Giorgio Parisi, La Sapienza University, Rome, Italy

Mean-Field Theory of Glassy Systems and Beyond (15h)

1. The replica and the cavity approaches to quenched disordered systems in mean field theory.

The Random Energy model, the computation of the free energy with the replica approach. Spin models; the computation of the free energy with both models (replica and cavity): their equivalence and relative advantages.

2. Complexity and all that (various kind of potentials).

Introduction of potential for constrained replicas and their computation in mean field theory. Definition of complexity in mean field models and its possible extension to short range models.

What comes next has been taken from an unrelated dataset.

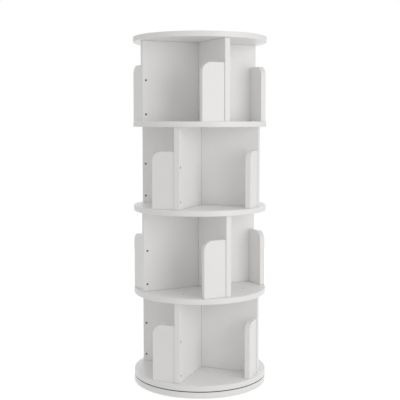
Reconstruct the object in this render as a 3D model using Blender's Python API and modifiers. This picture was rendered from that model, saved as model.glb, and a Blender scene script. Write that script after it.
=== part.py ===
"""Revolving bookcase: four tiers of open bays on round shelves, turning together on a fixed base.

Lengths are in metres, +Z is up, and the origin is on the turning axis at the floor.
A tier is a cross of upright panels between two round boards. Each arm of the cross carries a fence
at its outer end, which stops the books, and every second cross is turned by about 45 degrees.
The assembly screws are solid with the piece that their thread bites into: each fence carries the two
that reach through its panel, and each panel the ones that reach through the boards above and below.
"""

import math

import bmesh
import bpy
from mathutils import Matrix

# Round boards: the fixed base, the turning shelves and the top
CASE_RADIUS = 0.230
BASE_THICKNESS = 0.018
SHELF_THICKNESS = 0.018
TIER_CLEAR_HEIGHT = 0.270
TURNING_GAP = 0.003
BOARD_EDGE_EASE = 0.0012
SHELF_SIDES = 56

# Degrees that each tier's cross is turned about the axis, from the lowest tier up
TIER_TURNS = (0.0, 46.8, 0.0, 45.2)
ARM_COUNT = 4

# Upright panels: one runs right across the case, and two half panels butt against its faces
PANEL_THICKNESS = 0.018
PANEL_RIM_INSET = 0.0155

# Fences: upright boards that stand square to each arm, near its outer end
FENCE_THICKNESS = 0.018
FENCE_HEIGHT = 0.190
FENCE_SETBACK = 0.003
FENCE_RIM_INSET = 0.0007
FENCE_CORNER_RADIUS = 0.032
FENCE_CORNER_STEPS = 6

# Assembly screws, countersunk: the same screw holds the fences and the round boards
SCREW_LENGTH = 0.050
SCREW_RADIUS = 0.0022
SCREW_HEAD_RADIUS = 0.0042
SCREW_HEAD_HEIGHT = 0.0022
SCREW_SINK = 0.0004
SCREW_SIDES = 8
FENCE_SCREW_ABOVE_FLOOR = 0.024
FENCE_SCREW_BELOW_TOP = 0.052

# Dowels through the long panel, which locate the two half panels
DOWEL_RADIUS = 0.004
DOWEL_LENGTH = 0.048
DOWEL_HEIGHT_SHARES = (0.25, 0.75)
DOWEL_SIDES = 8

# Ring bearing, let into pockets in the base and in the lowest shelf
RACE_PITCH_RADIUS = 0.1005
RACE_GAP = 0.0024
RING_WIDTH = 0.0225
RING_SIDES = 40
POCKET_DEPTH = 0.003
POCKET_CLEARANCE = 0.001
BALL_RADIUS = 0.0025
BALL_COUNT = 12
BALL_CLEARANCE = 0.0005
BALL_SEGMENTS = 8
BALL_RINGS = 5
GROOVE_STEPS = 4
CAGE_WALL = 0.0014
CAGE_HEIGHT = 0.0072
RING_SCREW_COUNT = 4
RING_SCREW_LENGTH = 0.0165
RING_SCREW_RADIUS = 0.0016
RING_SCREW_HEAD_RADIUS = 0.0034
RING_SCREW_HEAD_HEIGHT = 0.0018
ACCESS_HOLE_RADIUS = 0.008
ACCESS_HOLE_SIDES = 12

# Foot pads under the base
PAD_RADIUS = 0.016
PAD_HEIGHT = 0.003
PAD_RIM_INSET = 0.030
PAD_COUNT = 6
PAD_SIDES = 16

# Fits: the gap left between pieces that rest on each other, and how far a cut overruns a face
SEAT_GAP = 0.0003
CUT_OVERRUN = 0.002
MERGE_DISTANCE = 0.00002
SMOOTH_ANGLE = math.radians(30)

# Heights of the faces, from the floor up
BASE_BOTTOM = PAD_HEIGHT
BASE_TOP = BASE_BOTTOM + BASE_THICKNESS
BOTTOM_SHELF_BOTTOM = BASE_TOP + TURNING_GAP
TIER_PITCH = TIER_CLEAR_HEIGHT + SHELF_THICKNESS
RACE_HEIGHT = BASE_TOP + TURNING_GAP / 2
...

3. The replica method for disordered systems without quenched disorder (e.g. structural glasses).

The dynamical transition for glasses. The MKK (Mari, Krzakala and Kurchan) and MK (Mari and Kurchan) models. Simulations of the models and analytic computations. More realistic models: the generalized MK model.

4. Corrections to mean field theory.

The loop expansion. Computations of the corrections in the case of a ferromagnet with a random magnetic field. Supersymmetry and dimensional reduction. Loop corrections to the replica potential.

5. Effective actions for glasses, renormalization group computations.

Identification of the leading infrared divergences. The computation of the effective action for glasses in various approximations. The Ginsburg criterion.

6. Slow dynamics.

The adiabatic approximation to slow dynamics; the replica approach; the emergence of mode-coupling like equations.